» **Data**
┄┄┄┄┄┄┄┄┄┄

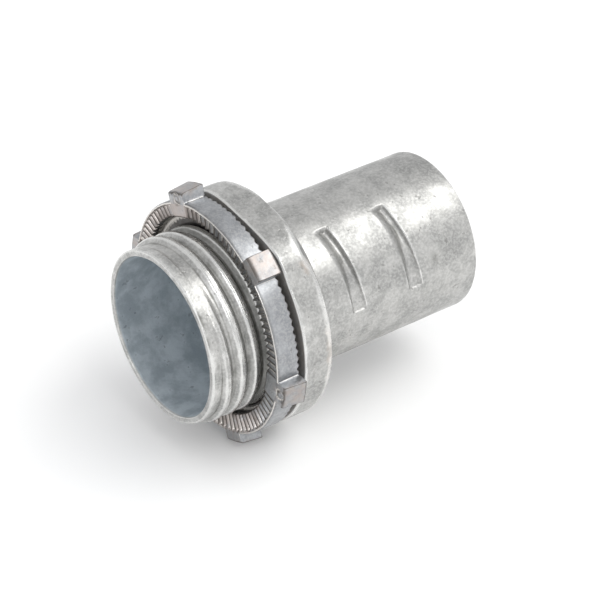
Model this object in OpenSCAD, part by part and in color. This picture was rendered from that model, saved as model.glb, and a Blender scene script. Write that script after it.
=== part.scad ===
// Screw-in connector for flexible metal conduit, with its locknut.
// The axis lies along X. The nose points to -X and the conduit enters at +X.
// The origin is the centre of the collar's seating face, which bears on the box wall.

/* [Nose and thread] */
// Outside diameter over the thread crests
thread_d = 20.9; // [20.4:0.1:21.3]
// Distance from one crest to the next
thread_pitch = 1.814; // [1.6:0.002:2]
// Height of the thread from root to crest
thread_depth = 0.6; // [0.4:0.05:0.7]
// Length of the nose in front of the collar
nose_len = 9.4; // [8.5:0.1:11]
// Diameter of the bore through the nose
nose_bore_d = 18.3; // [17:0.1:18.5]

/* [Collar] */
// Diameter of the collar's round part
collar_d = 27; // [26.5:0.1:28]
// Distance across the two wrench flats of the collar
collar_af = 25.8; // [25.4:0.1:26.4]
// Diameter over the corners at the ends of the flats
collar_corner_d = 28.6; // [28.1:0.1:29.4]
// Thickness of the collar along the axis
collar_t = 3.8; // [3:0.1:5]

/* [Conduit sleeve] */
// Outside diameter of the sleeve
sleeve_d = 18.7; // [18.4:0.1:19.5]
// Diameter of the socket that takes the conduit
socket_d = 16; // [15.6:0.1:16.4]
// Length of the wider, plain entry to that socket
entry_len = 3.6; // [2:0.1:3.7]
// Length of the sleeve behind the collar
sleeve_len = 23.15; // [22.5:0.05:26]
// Diameter of the hole through the stop that the conduit ends against
stop_d = 13.6; // [12:0.1:14.4]
// Thickness of that stop
stop_t = 1.4; // [1:0.1:2]

/* [Screw ridges of the sleeve] */
// Axial advance of the ridges in one turn
ridge_lead = 7.8; // [7.4:0.1:8]
// Width of each recess along the axis
recess_w = 2.05; // [1.6:0.05:2.2]
// Depth of each recess below the sleeve's outside
recess_depth = 0.75; // [0.4:0.05:0.85]
// How far each ridge stands into the socket
ridge_h = 0.7; // [0.4:0.05:0.9]
// Angle that each ridge covers
ridge_span = 66; // [50:1:80]
// Number of ridges, half a turn apart
ridge_count = 4; // [2:1:4]

/* [Locknut] */
// Thickness of the locknut
nut_t = 2.8; // [2.4:0.1:3.2]
// Outside diameter of the ring between the lugs
nut_d = 27; // [26.4:0.1:27.6]
// Diameter over the tips of the lugs
lug_tip_d = 29.8; // [28.6:0.1:31]
// Width of each lug
lug_w = 3; // [2.4:0.1:4]
// Number of lugs
lug_count = 6; // [3:1:8]
// Gap between the locknut and the collar at rest
nut_gap = 0.8; // [0.5:0.1:3]

/* [Hidden] */
$fn = 96;

zinc = [0.73, 0.74, 0.73];
nut_zinc = [0.64, 0.64, 0.65];

eps = 0.01;
past = 1;                        // how far a cutting shape runs on into the open
bury = 0.15;                     // how far a ridge's root is sunk into the metal that carries it
thread_segments = 48;            // facets in one turn of the thread
thread_clear_r = 0.15;           // radial gap over the crests of the nose's thread
crest_clear_r = 0.25;            // radial gap under the crests of the locknut's thread
thread_clear_x = 0.2;            // axial gap between the two threads

crest_r = thread_d / 2;
root_r = crest_r - thread_depth;
blank_r = root_r + 0.13;         // the plain end of the nose, in front of the thread
blank_back = 0.3;                // the plain end stops this far behind the thread's first crest
blank_slope = 0.3;               // and slopes down to the root over this length
lip_chamfer = 0.1;
flare_r = 0.16;                  // the nose bore opens by this much at its mouth
flare_len = 0.15;
crest_half = 0.2;                // half the width of a crest
flank = 0.6;                     // widening of the ridge for each millimetre below its crest
start_angle = 134;               // where the thread first reaches the crest, about the axis
start_x = -7.85;                 // axial place of the crest there
thread_run = 4.05;               // turns from the thread's start to the collar
fade_turns = 0.3;                // length of the thread's run-in and run-out

collar_corner_r = collar_corner_d / 2;
rear_rim_r = 13.15;              // the collar's back is chamfered down to this radius
collar_chamfer = 0.9;            // length of that chamfer
seat_chamfer = 0.3;
flat_half = 7.3;                 // half the length of a flat
flat_angle = 99;                 // where the first flat faces, about the axis
hidden_joint = 0.5;              // the nose meets the sleeve this far inside the collar

sleeve_r = sleeve_d / 2;
socket_r = socket_d / 2;
entry_r = socket_r + 0.3;
socket_start = 2.3;              // where the socket begins, behind the stop
sleeve_end = collar_t + sleeve_len;
mouth_chamfer = 0.3;
ridge_start_angle = 112.5;
ridge_start_x = 9.05;            // axial middle of the first ridge where it begins
ridge_segments = 14;
ridge_fade = 0.04;               // share of a turn over which each ridge rises at its ends
ridge_slope = 0.45;              // a ridge's crest is narrower than its root by this on each side
recess_slope = 0.15;             // and the floor of its recess by this
recess_open = 0.1;               // widening of the recess where it leaves the metal
recess_past = 0.5;

nut_r = nut_d / 2;
nut_back = -nut_gap;             // the face towards the collar
nut_bore_r = crest_r + thread_clear_r;
nut_crest_r = root_r + crest_clear_r;
nut_thread_run = 2.5;            // turns drawn before the thread is cut off at both faces
nut_land = 1.2;                  // thickness of the threaded land at the back of the locknut
mouth_r = 11.6;                  // radius of the wide mouth in front of the threaded land
nut_edge = 0.15;
lug_tip_r = lug_tip_d / 2;
lug_angle = 9;                   // where the first lug points, about the axis
lug_inner_r = 12.2;              // the lugs start inside the metal of the ring
lug_inset = 0.1;                 // the lugs stop this far short of the back face

core_clear = 0.1;                // running gap round the core
core_r1 = 11.8;
core_r2 = 12.8;
core_z1 = 0.45;
core_z2 = 0.9;

// Turns the work axis from Z to X. An angle is then measured from +Y towards +Z.
module lying() {
    rotate([0, 90, 0]) rotate([0, 0, 90]) children();
}

// A ring turned from a profile of [radius, place along the axis] points
module turned(profile) {
    rotate_extrude() polygon(profile);
}

// The four corners of a ridge's section. Its crest sinks towards the root as rise goes from 1 to 0.
function ridge_ring(r_root, r_crest, half_root, half_crest, rise) =
    [[r_root, -half_root],
     [r_root + (r_crest - r_root) * rise, -half_crest],
     [r_root + (r_crest - r_root) * rise, half_crest],
     [r_root, half_root]];

// Height of a ridge at a place along it, from 0 to 1, when it fades in and out at its ends
function ridge_rise(place, length, fade) =
    fade == 0 ? 1 : max(0.02, min(1, place / fade, (length - place) / fade));

// A ridge of trapezoid section that winds round the axis
module helical_ridge(r_root, r_crest, half_root, half_crest, lead, angle0, z0, turns, fade, segments) {
    steps = ceil(turns * segments);
    points = [for (i = [0:steps])
        let (t = turns * i / steps, angle = angle0 + 360 * t, z = z0 + lead * t)
        for (p = ridge_ring(r_root, r_crest, half_root, half_crest, ridge_rise(t, turns, fade)))
            [p[0] * cos(angle), p[0] * sin(angle), z + p[1]]];
    sides = [for (i = [0:steps - 1], k = [0:3])
        let (a = 4 * i + k, b = 4 * i + (k + 1) % 4)
        each [[a, b, b + 4], [a, b + 4, a + 4]]];
    first = [[0, 2, 1], [0, 3, 2]];
    last = [for (f = first) [4 * steps + f[0], 4 * steps + f[2], 4 * steps + f[1]]];
    outward = r_crest > r_root;
    faces = [for (f = concat(sides, first, last)) outward ? f : [f[0], f[2], f[1]]];
    polyhedron(points, faces, convexity = 10);
}

// The male thread of the nose
module nose_thread() {
    helical_ridge(root_r - bury, crest_r,
                  crest_half + flank * (thread_depth + bury), crest_half,
                  thread_pitch, start_angle, start_x, thread_run, fade_turns, thread_segments);
}

// The middle of ridge number i where it begins, as an angle and a place along the axis
function ridge_angle(i) = ridge_start_angle + 180 * i;
function ridge_x(i) = ridge_start_x + ridge_lead * i / 2;

// The groove pressed into the sleeve's outside over each ridge
module recess(i) {
    helical_ridge(sleeve_r + recess_past, sleeve_r - recess_depth,
                  recess_w / 2 + recess_open, recess_w / 2 - recess_slope,
                  ridge_lead, ridge_angle(i), ridge_x(i), ridge_span / 360, 0,
                  ridge_segments * 360 / ridge_span);
}

// The ridge inside the socket that winds into the conduit's grooves
module screw_ridge(i) {
    helical_ridge(socket_r + bury, socket_r - ridge_h, recess_w / 2, recess_w / 2 - ridge_slope,
                  ridge_lead, ridge_angle(i), ridge_x(i), ridge_span / 360, ridge_fade,
                  ridge_segments * 360 / ridge_span);
}

// The round collar. A corner stands out at each end of its two wrench flats.
module collar() {
    intersection() {
        union() {
            cylinder(d = collar_d, h = collar_t);
            rotate([0, 0, flat_angle]) translate([-collar_corner_r, -flat_half, 0])
                cube([2 * collar_corner_r, 2 * flat_half, collar_t]);
        }
        rotate([0, 0, flat_angle]) translate([-collar_af / 2, -collar_corner_r, 0])
            cube([collar_af, 2 * collar_corner_r, collar_t]);
        turned([[0, 0],
                [collar_corner_r - seat_chamfer, 0],
                [collar_corner_r, seat_chamfer],
                [collar_corner_r, collar_t - collar_chamfer],
                [rear_rim_r, collar_t],
                [0, collar_t]]);
    }
}

// The outside of the nose and the sleeve
module barrel() {
    turned([[0, -nose_len],
            [blank_r - lip_chamfer, -nose_len],
            [blank_r, -nose_len + lip_chamfer],
            [blank_r, start_x + blank_back],
            [root_r, start_x + blank_back + blank_slope],
            [root_r, hidden_joint],
            [sleeve_r, hidden_joint],
            [sleeve_r, sleeve_end - mouth_chamfer],
            [sleeve_r - mouth_chamfer, sleeve_end],
            [0, sleeve_end]]);
}

// Everything that is open through the middle
module passage() {
    nose_bore_r = nose_bore_d / 2;
    translate([0, 0, -nose_len - past])
        cylinder(r = nose_bore_r, h = nose_len + past + socket_start - stop_t);
    translate([0, 0, -nose_len - eps])
        cylinder(r1 = nose_bore_r + flare_r, r2 = nose_bore_r, h = flare_len + eps);
    cylinder(d = stop_d, h = socket_start + past);
    translate([0, 0, socket_start]) cylinder(r = socket_r, h = sleeve_end);
    translate([0, 0, sleeve_end - entry_len]) cylinder(r = entry_r, h = entry_len + past);
    translate([0, 0, sleeve_end - mouth_chamfer])
        cylinder(r1 = entry_r, r2 = entry_r + mouth_chamfer + eps, h = mouth_chamfer + eps);
}

module connector_body() {
    color(zinc) lying() {
        difference() {
            union() {
                barrel();
                collar();
                nose_thread();
            }
            passage();
            for (i = [0:ridge_count - 1]) recess(i);
        }
        for (i = [0:ridge_count - 1]) screw_ridge(i);
    }
}

// The locknut's ring, from the back face at 0 to the front face at nut_t
module nut_ring() {
    turned([[nut_bore_r, 0],
            [nut_r - nut_edge, 0],
            [nut_r, nut_edge],
            [nut_r, nut_t - nut_edge],
            [nut_r - nut_edge, nut_t],
            [mouth_r, nut_t],
            [mouth_r, nut_land],
            [nut_bore_r, nut_land]]);
}

// One lug: a bar across the ring and out past it
module lug() {
    translate([lug_inner_r, -lug_w / 2, lug_inset])
        cube([lug_tip_r - lug_inner_r, lug_w, nut_t - lug_inset]);
}

// The female thread, cut off flush with both faces of its land
module nut_thread() {
    tooth = nut_bore_r - nut_crest_r;
    groove_half = thread_pitch / 2 - crest_half - flank * (crest_r - nut_crest_r);
    tip_half = groove_half - thread_clear_x;
    turns_in = floor((nut_back - nut_land - start_x) / thread_pitch) - 0.5;
    intersection() {
        translate([0, 0, nut_back - nut_land]) difference() {
            cylinder(r = nut_bore_r + bury, h = nut_land);
            translate([0, 0, -past]) cylinder(r = nut_crest_r - bury, h = nut_land + 2 * past);
        }
        helical_ridge(nut_bore_r + bury, nut_crest_r, tip_half + flank * (tooth + bury), tip_half,
                      thread_pitch, start_angle, start_x + turns_in * thread_pitch, nut_thread_run, 0,
                      thread_segments);
    }
}

// The core's section, grown by a gap all round
module core_ring(gap) {
    turned([[core_r1 - gap, core_z1 - gap],
            [core_r2 + gap, core_z1 - gap],
            [core_r2 + gap, core_z2 + gap],
            [core_r1 - gap, core_z2 + gap]]);
}

// Places what is drawn from the locknut's back face forwards, so that its front faces the nose's tip
module at_nut() {
    lying() translate([0, 0, nut_back]) mirror([0, 0, 1]) children();
}

module locknut() {
    color(nut_zinc) {
        at_nut() difference() {
            union() {
                nut_ring();
                for (i = [0:lug_count - 1])
                    rotate([0, 0, lug_angle + 360 * i / lug_count]) lug();
            }
            core_ring(core_clear);
        }
        lying() nut_thread();
    }
}

module locknut_core() {
    color("dimgray") at_nut() core_ring(0);
}

connector_body();
locknut();
locknut_core();
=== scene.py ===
import bpy
import math
import numpy as np
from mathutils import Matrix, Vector, noise


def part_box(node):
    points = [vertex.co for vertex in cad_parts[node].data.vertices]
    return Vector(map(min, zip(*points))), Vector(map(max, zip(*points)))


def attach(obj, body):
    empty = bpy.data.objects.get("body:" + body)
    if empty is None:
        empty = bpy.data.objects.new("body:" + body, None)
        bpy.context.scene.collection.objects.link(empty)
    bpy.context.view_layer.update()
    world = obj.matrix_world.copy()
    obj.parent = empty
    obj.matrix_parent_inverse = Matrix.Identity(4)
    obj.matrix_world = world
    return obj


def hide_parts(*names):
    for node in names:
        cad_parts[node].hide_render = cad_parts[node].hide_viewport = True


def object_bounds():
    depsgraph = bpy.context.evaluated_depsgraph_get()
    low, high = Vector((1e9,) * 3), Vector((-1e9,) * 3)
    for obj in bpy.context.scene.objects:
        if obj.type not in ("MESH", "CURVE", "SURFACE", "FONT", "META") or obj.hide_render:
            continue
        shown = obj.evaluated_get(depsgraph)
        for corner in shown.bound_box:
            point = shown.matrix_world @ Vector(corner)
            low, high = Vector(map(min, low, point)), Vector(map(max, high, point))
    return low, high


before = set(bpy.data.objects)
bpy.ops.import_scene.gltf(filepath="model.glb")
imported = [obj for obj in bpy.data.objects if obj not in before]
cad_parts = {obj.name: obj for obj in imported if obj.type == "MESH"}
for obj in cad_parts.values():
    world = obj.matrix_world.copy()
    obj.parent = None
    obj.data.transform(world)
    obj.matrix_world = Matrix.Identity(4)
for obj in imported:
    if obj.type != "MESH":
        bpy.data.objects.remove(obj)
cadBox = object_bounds()
mm = 0.001
bodyLow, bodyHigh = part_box("connector_body")
nutLow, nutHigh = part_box("locknut")
noseTip = bodyLow.x / mm
sleeveEnd = bodyHigh.x / mm
nutFront = nutLow.x / mm
nutBack = nutHigh.x / mm


# Sizes are in millimetres and angles in degrees, measured about the X axis from +Y towards +Z.
def smoothMin(a, b, width):  # lower of two, with the crossing rounded over width
    h = np.clip(0.5 + 0.5 * (b - a) / width, 0, 1)
    return b + (a - b) * h - width * h * (1 - h)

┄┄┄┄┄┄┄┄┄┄

» **Set problem**
From the line containing "the nose's tip" down to the line containing "in imported if" in the material above, reproduce every line exactly, including the two end lines.

» **Worked solution**
// Places what is drawn from the locknut's back face forwards, so that its front faces the nose's tip
module at_nut() {
    lying() translate([0, 0, nut_back]) mirror([0, 0, 1]) children();
}

module locknut() {
    color(nut_zinc) {
        at_nut() difference() {
            union() {
                nut_ring();
                for (i = [0:lug_count - 1])
                    rotate([0, 0, lug_angle + 360 * i / lug_count]) lug();
            }
            core_ring(core_clear);
        }
        lying() nut_thread();
    }
}

module locknut_core() {
    color("dimgray") at_nut() core_ring(0);
}

connector_body();
locknut();
locknut_core();
=== scene.py ===
import bpy
import math
import numpy as np
from mathutils import Matrix, Vector, noise


def part_box(node):
    points = [vertex.co for vertex in cad_parts[node].data.vertices]
    return Vector(map(min, zip(*points))), Vector(map(max, zip(*points)))


def attach(obj, body):
    empty = bpy.data.objects.get("body:" + body)
    if empty is None:
        empty = bpy.data.objects.new("body:" + body, None)
        bpy.context.scene.collection.objects.link(empty)
    bpy.context.view_layer.update()
    world = obj.matrix_world.copy()
    obj.parent = empty
    obj.matrix_parent_inverse = Matrix.Identity(4)
    obj.matrix_world = world
    return obj


def hide_parts(*names):
    for node in names:
        cad_parts[node].hide_render = cad_parts[node].hide_viewport = True


def object_bounds():
    depsgraph = bpy.context.evaluated_depsgraph_get()
    low, high = Vector((1e9,) * 3), Vector((-1e9,) * 3)
    for obj in bpy.context.scene.objects:
        if obj.type not in ("MESH", "CURVE", "SURFACE", "FONT", "META") or obj.hide_render:
            continue
        shown = obj.evaluated_get(depsgraph)
        for corner in shown.bound_box:
            point = shown.matrix_world @ Vector(corner)
            low, high = Vector(map(min, low, point)), Vector(map(max, high, point))
    return low, high


before = set(bpy.data.objects)
bpy.ops.import_scene.gltf(filepath="model.glb")
imported = [obj for obj in bpy.data.objects if obj not in before]
cad_parts = {obj.name: obj for obj in imported if obj.type == "MESH"}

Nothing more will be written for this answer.